All in English with a few odd references to Russia (rubles, Siberian prisons) to remind viewers of the story’s global-lit origins. Also a whole side plot about Rask’s sister Antonya, who’s going to marry a rich buffoon (Gene Lockhart, Crachit in the Reginald Owen A Christmas Carol) until Rask gets wealthy and chases the man off – and a nosy fellow named Grilov who knows the sister and overhears Rask, who is generally bad at covering his tracks, speaking about the crime.

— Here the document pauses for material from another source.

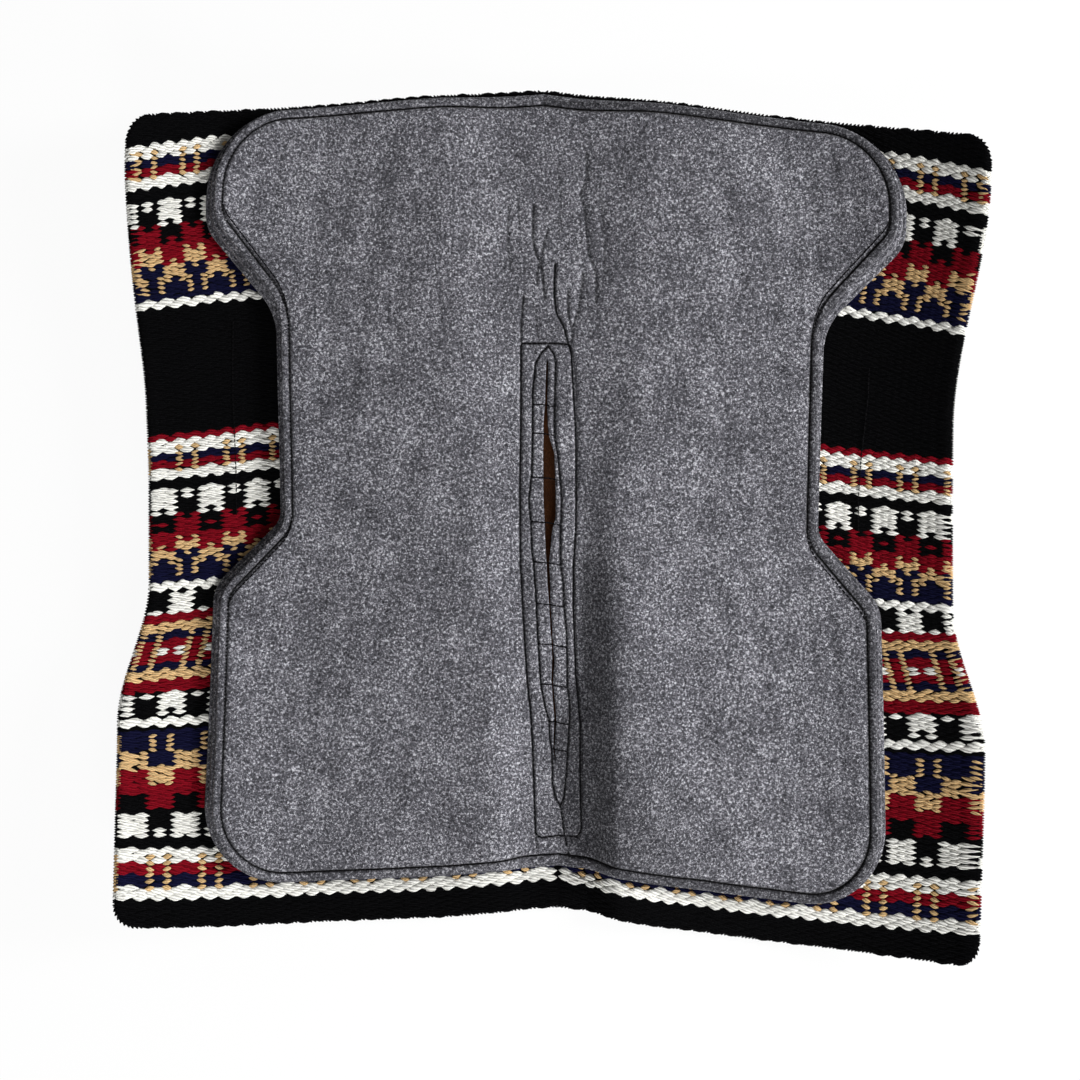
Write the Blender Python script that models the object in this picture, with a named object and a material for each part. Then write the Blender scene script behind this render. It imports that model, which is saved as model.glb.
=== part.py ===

Lockhart at center, with the while Rask family:

I assumed the Bible-carrying Sonya convincing Rask to turn himself in was a Hollywood addition, but after the major discrepancies between this and the Kaurismaki version I finally read the novel’s wikipedia plot summary and the Christian repentance comes from the book. Some other interesting wiki tidbits: “His motivation [to kill] comes from the overwhelming sense that he is predetermined to kill the old woman by some power outside of himself.” In this film, the motivation seems like pure desperation, and his delusions of outside powers begin afterward. “He also kills [the pawnbroker’s] half-sister, Lizaveta, who happens to stumble upon the scene of the crime.” Here it’s a couple of dudes, and Rask runs from them in a panic. Lorre (“the celebrated European star,” as he’s introduced in the opening titles) was between appearances in Hitchcock’s The Man Who Knew Too Much and Secret Agent, and this movie could’ve used more Hitchcock – or even more Sternberg.